Iida became withdrawn. The experiences she went through affected her relationships, life, and the choices she made. Can you talk about the psychological side of what happened to her?

She started to distance herself early on. I have witnessed that when one goes through difficult and harsh circumstances and aren’t able to share them with their community, people will shut down.

There is a saying that it helps when you talk things through. But not everybody has that kind of chance. Our community was separated and shattered to different places. We were forced to leave our neighborhoods and move to new places. Families and relatives have been separated. There wasn’t a support system. So many people decided to close their minds, keep the painful past inside them. There are still people who don’t want to talk about their experiences. They want to forget and just continue living their lives as Finns. They haven’t even told their own children that they are Sámi people. I know a person who got to know they are Skolt Sámi when their dad was dying.

Throughout the movie Iida goes through an internal transformation and remembers Je’vida again. How was her healing process? 
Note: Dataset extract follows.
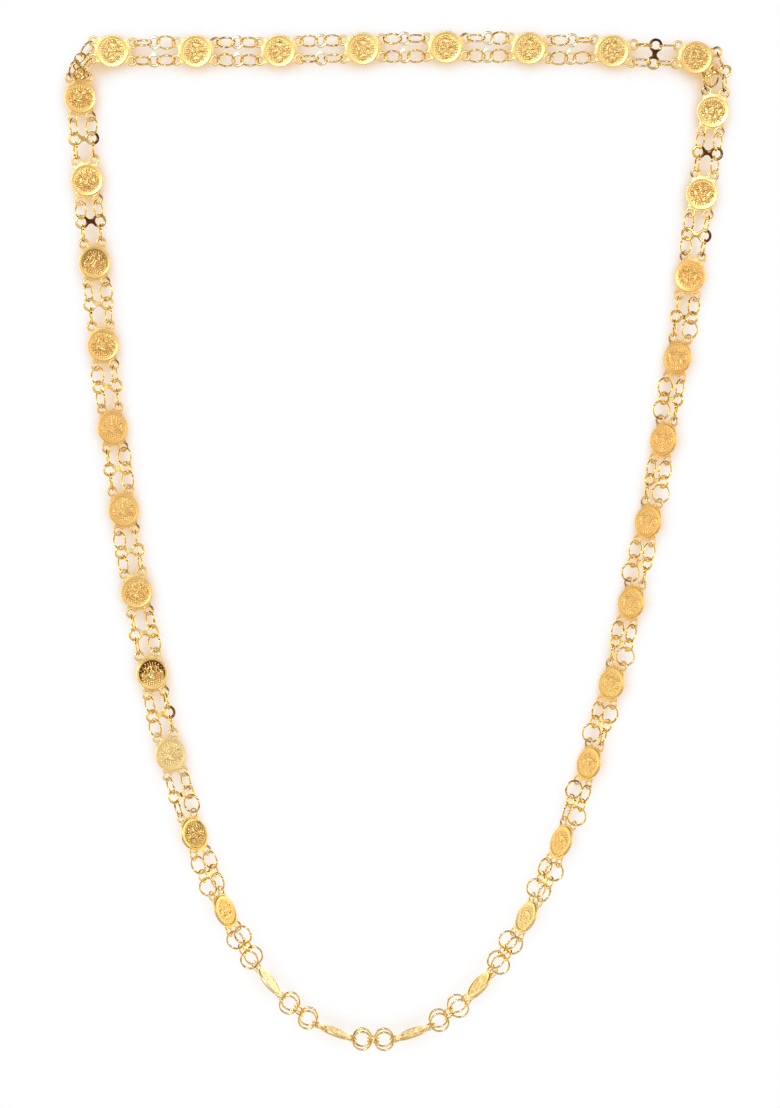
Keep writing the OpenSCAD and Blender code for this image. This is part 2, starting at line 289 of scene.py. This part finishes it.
def gold(name, tones, mottle_scale, rough, grain):
    """Polished gold plate, mottled from deep to bright, with a fine grain."""
    material = bpy.data.materials.new(name)
    material.use_nodes = True
    nodes, links = material.node_tree.nodes, material.node_tree.links
    shader = nodes["Principled BSDF"]
    shader.inputs["Metallic"].default_value = 1.0
    place = nodes.new("ShaderNodeTexCoord")
    mottle = nodes.new("ShaderNodeTexNoise")
    mottle.inputs["Scale"].default_value = mottle_scale
    mottle.inputs["Detail"].default_value = 4
    links.new(place.outputs["Object"], mottle.inputs["Vector"])
    tone = nodes.new("ShaderNodeValToRGB")
    for _ in tones[2:]:
        tone.color_ramp.elements.new(0.5)
    for stop, (position, colour) in zip(tone.color_ramp.elements, tones):
        stop.position, stop.color = position, (*colour, 1)
    links.new(mottle.outputs["Fac"], tone.inputs["Fac"])
    links.new(tone.outputs["Color"], shader.inputs["Base Color"])
    amount = nodes.new("ShaderNodeMapRange")
    amount.inputs["To Min"].default_value = rough[0]
    amount.inputs["To Max"].default_value = rough[1]
    links.new(mottle.outputs["Fac"], amount.inputs["Value"])
    links.new(amount.outputs["Result"], shader.inputs["Roughness"])
    fine = nodes.new("ShaderNodeTexNoise")
    fine.inputs["Scale"].default_value = 2600
    fine.inputs["Detail"].default_value = 3
    links.new(place.outputs["Object"], fine.inputs["Vector"])
    bump = nodes.new("ShaderNodeBump")
    bump.inputs["Strength"].default_value = grain
    bump.inputs["Distance"].default_value = 0.00004
    links.new(fine.outputs["Fac"], bump.inputs["Height"])
    links.new(bump.outputs["Normal"], shader.inputs["Normal"])
    return material, tone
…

I’m not a psychologist so I leave that to professionals. But what I can do with my film is to screen it in Lapland for our community. We can watch it together and have a safe place to share our thoughts and speak freely about those experiences that have happened to our people. I think that art is one way to bring people together. It also brings some understanding to our history and what has happened to us. It’s still not easy to be Sámi in Finland. It’s easy to be a Finn in Finland, then we have all the same rights as all Finns.